There are tons of eggnog recipes online that people have posted to make a "safe" eggnog recipe. You mention the words raw + egg and it seems that everyone runs screaming for the hills as if you mentioned the most unholy of holies. Raw eggs have been consumed forever in cooking and guess what, the majority of people turn out just fine. Vanilla egg creams are still one of my favorite old school diner drinks, eating raw chocolate chip cookie dough through childhood , and of course drinking eggnog. All done, still alive.
I've done it too, same as you, making the recipes that call for cooking the egg mixture because of paranoia of salmonella, which of course will kill the bacteria if it is present, but there are several other ways to severely reduce the risk of salmonella poisoning besides cooking the mixture down, which I will mention in a second.
The problem with cooking your eggs is that it makes your eggnog taste like utter garbage. That's a big problem. You just wasted gas, a dozen eggs, your precious time, and a dash of ego to create the worlds soupiest, saddest, most uneggnog like concoction ever. Adding extra heavy cream or whip cream to it will not save it, I tried that too. It will not hide the fact that it tastes terrible.
Now for those of you who want to make a traditionally rich, creamy and frothy delicious eggnog that your friends and family will rave about and beg you to make every year...read on!
1.) Buy only fresh, refrigerated eggs, grade A or AA.
2.) Use only eggs with non-cracked shells
3.) Avoid getting any contact between the yolks, eggwhites and the shell itself.
4.) If your eggs have chicken poop on them..mayday mayday..
5.) Use eggs that have been treated to destroy salmonella by pasteurization or other methods.
Feeling better? But still not sure if you want to take the risk? Here is another way to help reduce the risk of bacteria in both your 'nogg and you.
"Come They Told Me,..Rum RumRumRum Rummmmmmm"

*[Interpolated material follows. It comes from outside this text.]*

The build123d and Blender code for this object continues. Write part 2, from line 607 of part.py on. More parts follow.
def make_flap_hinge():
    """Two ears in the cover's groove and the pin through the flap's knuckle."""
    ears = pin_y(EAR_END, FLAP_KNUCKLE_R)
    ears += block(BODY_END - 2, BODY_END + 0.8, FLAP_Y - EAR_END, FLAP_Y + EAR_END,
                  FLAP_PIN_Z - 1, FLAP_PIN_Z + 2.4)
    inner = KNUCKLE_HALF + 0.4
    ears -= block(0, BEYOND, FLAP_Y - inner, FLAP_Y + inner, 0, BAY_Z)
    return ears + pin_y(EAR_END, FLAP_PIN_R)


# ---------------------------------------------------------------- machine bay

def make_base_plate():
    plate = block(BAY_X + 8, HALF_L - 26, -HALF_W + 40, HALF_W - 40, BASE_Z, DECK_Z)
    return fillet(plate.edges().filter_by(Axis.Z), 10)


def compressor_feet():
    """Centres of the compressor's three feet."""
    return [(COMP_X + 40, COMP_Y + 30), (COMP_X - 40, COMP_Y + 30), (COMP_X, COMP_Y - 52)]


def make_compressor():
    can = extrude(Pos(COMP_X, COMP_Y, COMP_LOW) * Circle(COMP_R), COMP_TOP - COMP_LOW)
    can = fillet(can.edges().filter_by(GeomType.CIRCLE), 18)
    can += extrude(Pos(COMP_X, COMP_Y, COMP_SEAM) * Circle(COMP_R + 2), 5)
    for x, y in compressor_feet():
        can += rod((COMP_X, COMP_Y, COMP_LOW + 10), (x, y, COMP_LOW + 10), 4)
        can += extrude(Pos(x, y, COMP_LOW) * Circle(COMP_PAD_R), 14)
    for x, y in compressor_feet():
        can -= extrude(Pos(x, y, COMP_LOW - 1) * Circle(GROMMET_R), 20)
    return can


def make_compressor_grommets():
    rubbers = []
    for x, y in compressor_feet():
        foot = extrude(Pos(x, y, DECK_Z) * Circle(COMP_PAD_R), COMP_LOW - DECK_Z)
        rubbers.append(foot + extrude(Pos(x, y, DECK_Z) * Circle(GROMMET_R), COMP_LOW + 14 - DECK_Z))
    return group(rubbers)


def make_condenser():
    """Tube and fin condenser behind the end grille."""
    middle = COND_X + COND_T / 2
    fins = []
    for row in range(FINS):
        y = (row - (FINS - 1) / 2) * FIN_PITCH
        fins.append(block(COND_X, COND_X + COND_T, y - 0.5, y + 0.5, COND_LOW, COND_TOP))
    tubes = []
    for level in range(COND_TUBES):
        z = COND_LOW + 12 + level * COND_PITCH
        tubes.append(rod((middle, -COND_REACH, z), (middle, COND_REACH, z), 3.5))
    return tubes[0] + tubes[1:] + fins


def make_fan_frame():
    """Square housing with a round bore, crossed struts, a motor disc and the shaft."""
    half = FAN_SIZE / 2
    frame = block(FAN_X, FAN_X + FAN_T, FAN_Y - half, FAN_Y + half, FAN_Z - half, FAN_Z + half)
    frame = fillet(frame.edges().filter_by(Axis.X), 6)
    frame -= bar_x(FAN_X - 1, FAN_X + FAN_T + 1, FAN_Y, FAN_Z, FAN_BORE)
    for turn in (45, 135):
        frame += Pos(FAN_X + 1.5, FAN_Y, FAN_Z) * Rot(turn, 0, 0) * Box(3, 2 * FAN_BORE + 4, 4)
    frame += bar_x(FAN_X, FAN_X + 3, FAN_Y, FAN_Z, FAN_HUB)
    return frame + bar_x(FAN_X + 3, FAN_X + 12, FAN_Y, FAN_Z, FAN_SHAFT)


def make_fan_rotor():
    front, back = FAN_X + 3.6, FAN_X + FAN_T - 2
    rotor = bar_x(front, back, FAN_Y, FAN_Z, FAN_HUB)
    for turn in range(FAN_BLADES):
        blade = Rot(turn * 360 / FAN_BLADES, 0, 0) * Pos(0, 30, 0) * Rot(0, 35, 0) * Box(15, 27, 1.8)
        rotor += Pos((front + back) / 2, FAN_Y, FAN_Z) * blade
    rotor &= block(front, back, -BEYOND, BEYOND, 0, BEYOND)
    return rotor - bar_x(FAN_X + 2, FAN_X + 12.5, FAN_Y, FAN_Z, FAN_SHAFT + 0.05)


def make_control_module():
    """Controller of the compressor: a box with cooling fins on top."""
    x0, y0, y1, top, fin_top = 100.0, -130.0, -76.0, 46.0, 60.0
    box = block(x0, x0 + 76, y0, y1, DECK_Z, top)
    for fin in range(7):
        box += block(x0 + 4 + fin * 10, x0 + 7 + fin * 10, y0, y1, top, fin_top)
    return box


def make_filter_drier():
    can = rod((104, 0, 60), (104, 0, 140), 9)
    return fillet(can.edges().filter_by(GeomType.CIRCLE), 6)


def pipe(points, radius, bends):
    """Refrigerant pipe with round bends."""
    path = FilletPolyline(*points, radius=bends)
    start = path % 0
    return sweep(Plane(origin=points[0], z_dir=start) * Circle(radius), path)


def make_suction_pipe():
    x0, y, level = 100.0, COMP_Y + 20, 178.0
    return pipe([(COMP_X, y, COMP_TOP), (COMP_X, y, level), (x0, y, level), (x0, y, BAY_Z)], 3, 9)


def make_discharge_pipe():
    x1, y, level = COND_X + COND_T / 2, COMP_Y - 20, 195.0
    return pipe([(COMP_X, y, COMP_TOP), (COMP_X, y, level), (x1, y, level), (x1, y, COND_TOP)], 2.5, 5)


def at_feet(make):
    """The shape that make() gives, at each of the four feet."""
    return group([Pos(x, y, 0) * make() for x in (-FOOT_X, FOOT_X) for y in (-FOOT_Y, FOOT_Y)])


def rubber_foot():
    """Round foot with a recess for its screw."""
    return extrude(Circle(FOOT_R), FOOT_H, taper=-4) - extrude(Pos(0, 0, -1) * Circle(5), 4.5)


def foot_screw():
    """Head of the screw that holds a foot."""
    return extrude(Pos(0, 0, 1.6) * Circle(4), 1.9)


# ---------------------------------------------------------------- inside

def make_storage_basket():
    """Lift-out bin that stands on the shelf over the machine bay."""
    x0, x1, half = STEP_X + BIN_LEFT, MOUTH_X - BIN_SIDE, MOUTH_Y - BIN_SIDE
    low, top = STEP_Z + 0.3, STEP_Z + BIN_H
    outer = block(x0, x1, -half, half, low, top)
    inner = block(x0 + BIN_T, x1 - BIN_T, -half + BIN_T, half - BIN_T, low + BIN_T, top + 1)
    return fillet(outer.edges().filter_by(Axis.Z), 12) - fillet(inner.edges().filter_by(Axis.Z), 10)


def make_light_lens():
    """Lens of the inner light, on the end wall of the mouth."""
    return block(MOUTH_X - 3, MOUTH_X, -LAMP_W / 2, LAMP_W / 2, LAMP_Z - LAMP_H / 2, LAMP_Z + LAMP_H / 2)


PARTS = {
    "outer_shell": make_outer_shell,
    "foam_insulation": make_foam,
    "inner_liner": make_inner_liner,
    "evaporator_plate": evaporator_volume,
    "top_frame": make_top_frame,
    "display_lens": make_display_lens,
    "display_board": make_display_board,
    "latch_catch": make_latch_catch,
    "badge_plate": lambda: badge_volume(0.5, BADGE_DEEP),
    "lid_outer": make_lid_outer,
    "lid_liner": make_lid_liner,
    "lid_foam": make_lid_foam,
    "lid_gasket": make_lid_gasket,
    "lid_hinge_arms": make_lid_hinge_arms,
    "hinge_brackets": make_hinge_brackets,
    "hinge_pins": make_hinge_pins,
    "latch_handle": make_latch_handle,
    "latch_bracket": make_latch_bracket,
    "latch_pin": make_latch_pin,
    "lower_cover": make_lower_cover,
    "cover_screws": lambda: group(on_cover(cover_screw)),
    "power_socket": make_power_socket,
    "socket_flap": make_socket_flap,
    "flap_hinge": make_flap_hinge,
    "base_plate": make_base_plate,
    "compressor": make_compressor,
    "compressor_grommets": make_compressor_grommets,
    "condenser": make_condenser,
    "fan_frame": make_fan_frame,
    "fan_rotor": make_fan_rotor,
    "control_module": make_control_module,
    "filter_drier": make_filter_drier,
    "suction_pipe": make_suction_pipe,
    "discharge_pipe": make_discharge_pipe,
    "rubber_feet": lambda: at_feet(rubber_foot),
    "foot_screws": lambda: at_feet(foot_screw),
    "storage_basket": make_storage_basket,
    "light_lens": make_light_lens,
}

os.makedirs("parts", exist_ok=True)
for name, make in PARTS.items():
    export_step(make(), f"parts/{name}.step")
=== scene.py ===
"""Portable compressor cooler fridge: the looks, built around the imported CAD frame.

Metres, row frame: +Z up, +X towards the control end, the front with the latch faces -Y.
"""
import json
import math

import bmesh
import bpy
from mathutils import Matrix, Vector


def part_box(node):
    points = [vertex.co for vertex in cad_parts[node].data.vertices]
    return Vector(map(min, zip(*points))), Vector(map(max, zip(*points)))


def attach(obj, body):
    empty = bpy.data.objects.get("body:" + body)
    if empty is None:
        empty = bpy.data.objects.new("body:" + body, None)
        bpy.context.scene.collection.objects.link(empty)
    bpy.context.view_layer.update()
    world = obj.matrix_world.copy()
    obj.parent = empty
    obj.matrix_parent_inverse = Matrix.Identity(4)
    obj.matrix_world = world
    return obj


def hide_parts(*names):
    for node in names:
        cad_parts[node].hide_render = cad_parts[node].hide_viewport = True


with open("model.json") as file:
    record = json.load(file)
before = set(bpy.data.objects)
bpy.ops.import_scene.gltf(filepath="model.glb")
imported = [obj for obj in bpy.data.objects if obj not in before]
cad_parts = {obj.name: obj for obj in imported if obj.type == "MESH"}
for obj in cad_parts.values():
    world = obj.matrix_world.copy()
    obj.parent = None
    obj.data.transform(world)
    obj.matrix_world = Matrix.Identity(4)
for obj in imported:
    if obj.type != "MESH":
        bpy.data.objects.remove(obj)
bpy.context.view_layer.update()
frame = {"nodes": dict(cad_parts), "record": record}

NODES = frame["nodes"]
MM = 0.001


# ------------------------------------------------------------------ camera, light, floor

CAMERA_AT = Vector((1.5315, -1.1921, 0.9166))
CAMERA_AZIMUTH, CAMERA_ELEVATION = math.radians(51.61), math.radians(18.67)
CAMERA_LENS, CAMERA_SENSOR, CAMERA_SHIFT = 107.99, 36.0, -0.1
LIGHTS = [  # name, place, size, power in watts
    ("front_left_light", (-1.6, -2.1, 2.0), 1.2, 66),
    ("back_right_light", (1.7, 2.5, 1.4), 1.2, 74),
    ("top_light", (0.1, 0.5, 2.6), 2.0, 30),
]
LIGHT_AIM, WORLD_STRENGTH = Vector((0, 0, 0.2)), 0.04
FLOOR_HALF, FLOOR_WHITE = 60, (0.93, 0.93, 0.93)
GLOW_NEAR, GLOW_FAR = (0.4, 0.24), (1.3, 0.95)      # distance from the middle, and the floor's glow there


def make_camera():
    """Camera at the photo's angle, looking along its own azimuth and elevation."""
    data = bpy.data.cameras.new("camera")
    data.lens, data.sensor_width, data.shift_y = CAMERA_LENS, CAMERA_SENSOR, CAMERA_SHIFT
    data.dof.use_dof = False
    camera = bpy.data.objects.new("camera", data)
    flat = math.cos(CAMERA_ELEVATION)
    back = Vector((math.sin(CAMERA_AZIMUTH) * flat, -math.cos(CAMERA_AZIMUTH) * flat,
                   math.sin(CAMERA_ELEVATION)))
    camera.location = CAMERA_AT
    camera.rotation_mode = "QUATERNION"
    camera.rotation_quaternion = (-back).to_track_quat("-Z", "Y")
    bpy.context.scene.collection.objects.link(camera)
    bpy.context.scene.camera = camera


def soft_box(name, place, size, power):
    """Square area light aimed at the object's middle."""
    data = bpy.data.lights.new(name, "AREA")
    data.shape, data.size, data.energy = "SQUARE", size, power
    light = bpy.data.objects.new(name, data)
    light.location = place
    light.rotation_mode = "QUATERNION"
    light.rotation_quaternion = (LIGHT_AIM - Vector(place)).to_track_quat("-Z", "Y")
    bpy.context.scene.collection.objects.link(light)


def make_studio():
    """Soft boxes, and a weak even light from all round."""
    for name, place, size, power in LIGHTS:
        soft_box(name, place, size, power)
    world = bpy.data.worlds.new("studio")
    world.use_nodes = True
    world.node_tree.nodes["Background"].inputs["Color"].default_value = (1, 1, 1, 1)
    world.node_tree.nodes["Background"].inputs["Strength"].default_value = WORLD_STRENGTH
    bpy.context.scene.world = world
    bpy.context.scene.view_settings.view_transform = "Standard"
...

Besides it's necessity for flavoring, alcohol has been historically a tried and proven way of killing off bacteria in uncertain times. Back in the days of the black plague, many countries started brewing beer and whiskey and other alcoholic beverages in lieu of drinking their own water, because they were so worried about contamination. I'm not encouraging drinking to cure infectious diseases but I am suggesting that for those of you who are concerned of getting sick from drinking a raw egg beverage, a little splash of alcohol will go a long way to kill off any lingering beasties if they by some miracle happened to actually survive the pasteurization of the eggs and the industrial sized refrigerators in your supermarket.
The other benefit besides easing your egg paranoia is that it makes you feel warm and fuzzy inside without the need for a fireplace.

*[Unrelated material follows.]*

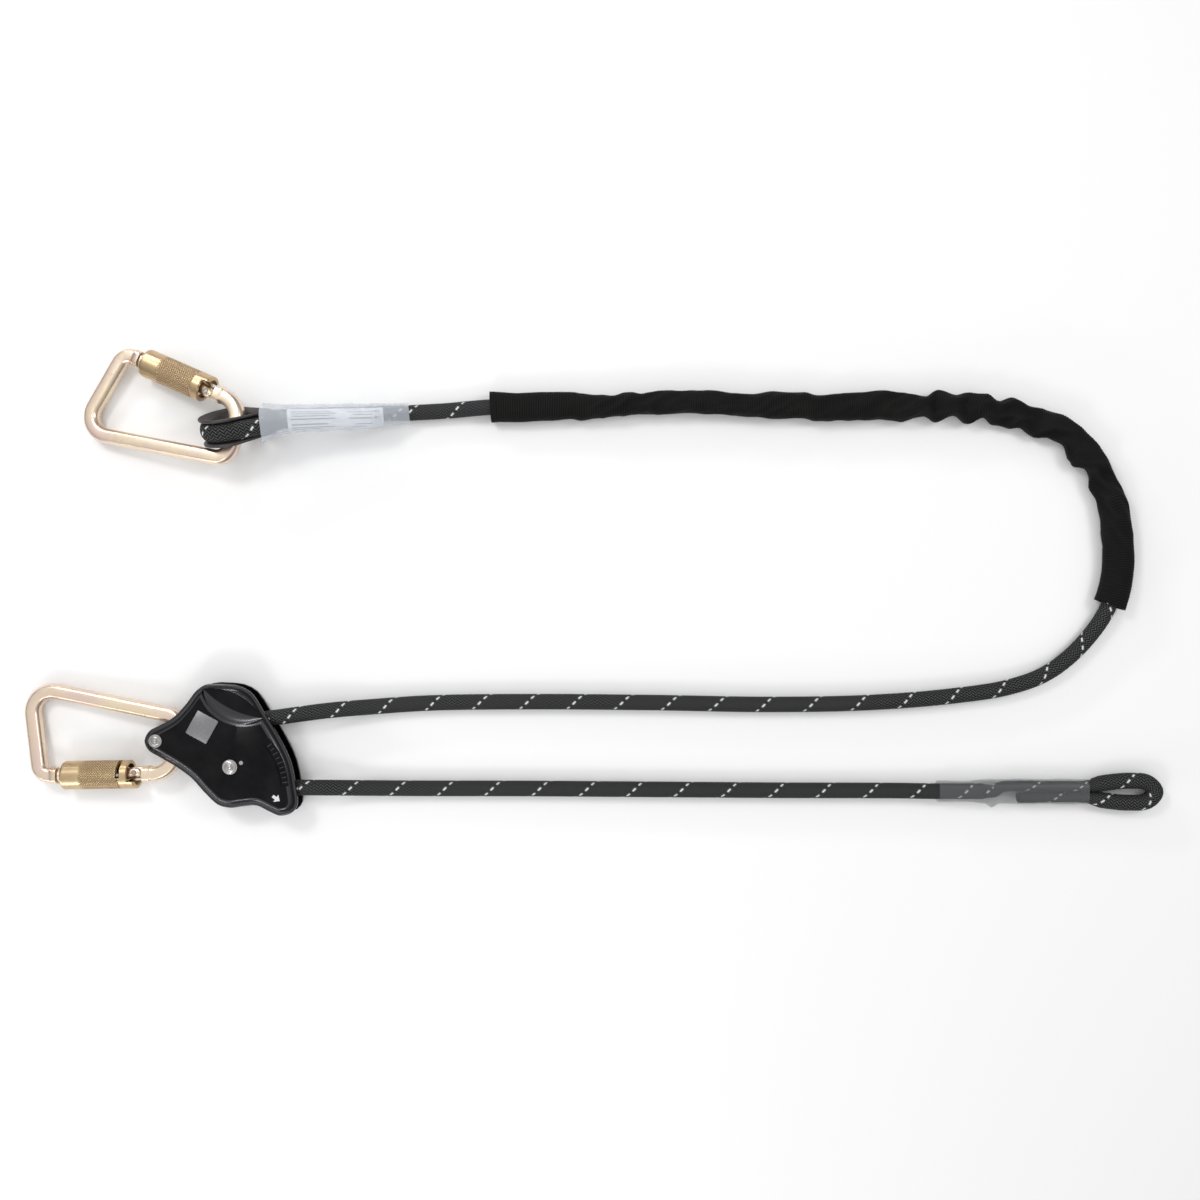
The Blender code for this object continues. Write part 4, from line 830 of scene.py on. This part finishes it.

The Best Traditional Eggnog Recipe Ever
The key to this recipe is that the eggnog base portion of the recipe is aged for one week to make sure maximum flavor melding of the ingredients is achieved!
For the eggnog:
12 large eggs yolks (reserve the whites)
2 cups granulated sugar
1 liter bourbon
1 quart (4 cups) whole milk
1 cup heavy cream
3/4 cup Cognac or brandy
1/2 cup Barbancourt (Haitian)/Brugal (Dominican) dark rum
Pinch fine salt
12 reserved egg whites
1 1/2 cups cold heavy cream
Freshly grated nutmeg
For the eggnog:
Place the reserved egg whites in a very clean and airtight container and freeze until the eggnog is ready to serve. Combine the yolks and sugar in a large bowl and whisk until well blended and creamy. Add the the remaining ingredients and stir to combine. Transfer the mixture to a large glass jar (1 Gal.) and tightly seal. Place in the refrigerator for at least 1 week and as much as up to 3 weeks.

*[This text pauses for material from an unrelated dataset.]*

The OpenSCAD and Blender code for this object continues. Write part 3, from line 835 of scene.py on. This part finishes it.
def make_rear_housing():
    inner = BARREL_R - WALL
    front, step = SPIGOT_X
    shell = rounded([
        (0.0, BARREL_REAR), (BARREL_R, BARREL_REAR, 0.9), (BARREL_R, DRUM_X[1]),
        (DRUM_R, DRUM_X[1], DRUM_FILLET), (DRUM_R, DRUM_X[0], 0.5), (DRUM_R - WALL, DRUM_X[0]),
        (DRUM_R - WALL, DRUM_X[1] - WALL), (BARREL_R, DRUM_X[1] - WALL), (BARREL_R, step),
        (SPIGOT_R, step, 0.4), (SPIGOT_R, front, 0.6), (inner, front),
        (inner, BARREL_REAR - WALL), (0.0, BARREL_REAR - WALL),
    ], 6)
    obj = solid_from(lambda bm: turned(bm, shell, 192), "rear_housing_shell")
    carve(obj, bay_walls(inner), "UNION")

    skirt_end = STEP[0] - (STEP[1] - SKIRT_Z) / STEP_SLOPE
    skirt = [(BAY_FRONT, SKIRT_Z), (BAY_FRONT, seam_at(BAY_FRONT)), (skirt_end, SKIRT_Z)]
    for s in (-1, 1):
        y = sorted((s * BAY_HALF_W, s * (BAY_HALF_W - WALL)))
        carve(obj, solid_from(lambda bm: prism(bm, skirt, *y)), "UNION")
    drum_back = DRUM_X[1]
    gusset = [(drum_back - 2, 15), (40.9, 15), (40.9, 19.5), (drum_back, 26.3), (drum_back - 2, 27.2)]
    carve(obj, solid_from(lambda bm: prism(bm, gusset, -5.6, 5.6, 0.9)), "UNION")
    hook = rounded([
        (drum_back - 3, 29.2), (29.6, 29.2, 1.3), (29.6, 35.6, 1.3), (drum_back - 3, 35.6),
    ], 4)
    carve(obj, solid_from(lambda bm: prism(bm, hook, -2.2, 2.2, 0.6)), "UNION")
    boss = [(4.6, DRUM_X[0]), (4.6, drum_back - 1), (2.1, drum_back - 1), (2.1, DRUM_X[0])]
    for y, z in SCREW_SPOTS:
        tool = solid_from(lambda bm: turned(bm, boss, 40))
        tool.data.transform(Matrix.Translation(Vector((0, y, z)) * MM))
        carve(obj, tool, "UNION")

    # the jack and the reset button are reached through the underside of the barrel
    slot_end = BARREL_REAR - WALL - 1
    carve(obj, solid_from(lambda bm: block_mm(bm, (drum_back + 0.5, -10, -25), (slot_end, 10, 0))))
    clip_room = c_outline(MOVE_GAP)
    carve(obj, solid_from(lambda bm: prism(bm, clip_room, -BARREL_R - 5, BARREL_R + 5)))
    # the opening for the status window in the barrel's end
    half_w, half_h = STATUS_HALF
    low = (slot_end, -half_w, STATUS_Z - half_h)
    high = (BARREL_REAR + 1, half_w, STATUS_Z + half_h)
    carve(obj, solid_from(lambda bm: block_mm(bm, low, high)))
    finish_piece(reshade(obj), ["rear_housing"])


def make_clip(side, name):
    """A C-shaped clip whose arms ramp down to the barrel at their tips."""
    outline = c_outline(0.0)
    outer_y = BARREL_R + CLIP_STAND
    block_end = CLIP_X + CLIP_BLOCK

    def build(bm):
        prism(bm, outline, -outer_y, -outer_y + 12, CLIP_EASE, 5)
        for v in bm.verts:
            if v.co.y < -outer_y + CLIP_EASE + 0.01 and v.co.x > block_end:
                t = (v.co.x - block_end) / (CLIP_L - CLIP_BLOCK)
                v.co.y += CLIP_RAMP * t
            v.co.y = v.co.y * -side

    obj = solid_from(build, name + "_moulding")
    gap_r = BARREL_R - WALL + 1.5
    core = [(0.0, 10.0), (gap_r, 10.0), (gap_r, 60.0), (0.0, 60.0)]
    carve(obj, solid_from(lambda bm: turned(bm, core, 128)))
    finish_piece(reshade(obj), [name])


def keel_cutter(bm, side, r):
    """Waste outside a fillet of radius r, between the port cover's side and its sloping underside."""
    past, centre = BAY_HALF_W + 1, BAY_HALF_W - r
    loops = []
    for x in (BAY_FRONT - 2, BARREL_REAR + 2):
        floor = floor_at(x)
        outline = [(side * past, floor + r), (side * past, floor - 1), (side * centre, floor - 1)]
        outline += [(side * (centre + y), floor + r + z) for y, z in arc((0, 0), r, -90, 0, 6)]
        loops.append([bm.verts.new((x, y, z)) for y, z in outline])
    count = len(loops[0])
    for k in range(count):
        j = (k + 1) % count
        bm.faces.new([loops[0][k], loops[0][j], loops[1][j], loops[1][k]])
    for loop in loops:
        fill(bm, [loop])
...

The night before you plan on serving, place the frozen egg whites in the refrigerator to thaw out gradually. When ready to serve, let the egg whites come to room temperature. Place the egg whites in the very clean bowl and use your power mixer to whisk. Whisk on high speed until stiff peaks form, about 2 to 3 minutes. Remove to a large bowl.
Place the cream in the mixer bowl (no need to wash it out) and whisk again on high speed until medium peaks form, about 1 to 2 minutes. Pour into bowl with eggwhites. Stir the eggnog base with a rubber spatula to re-combine, then add it to the cream and eggwhite bowl. Gently whisk the eggnog together until just combined but do not overwhisk or you’ll deflate the eggnog. Serve in cups over ice, or without, and garnished with some grated nutmeg.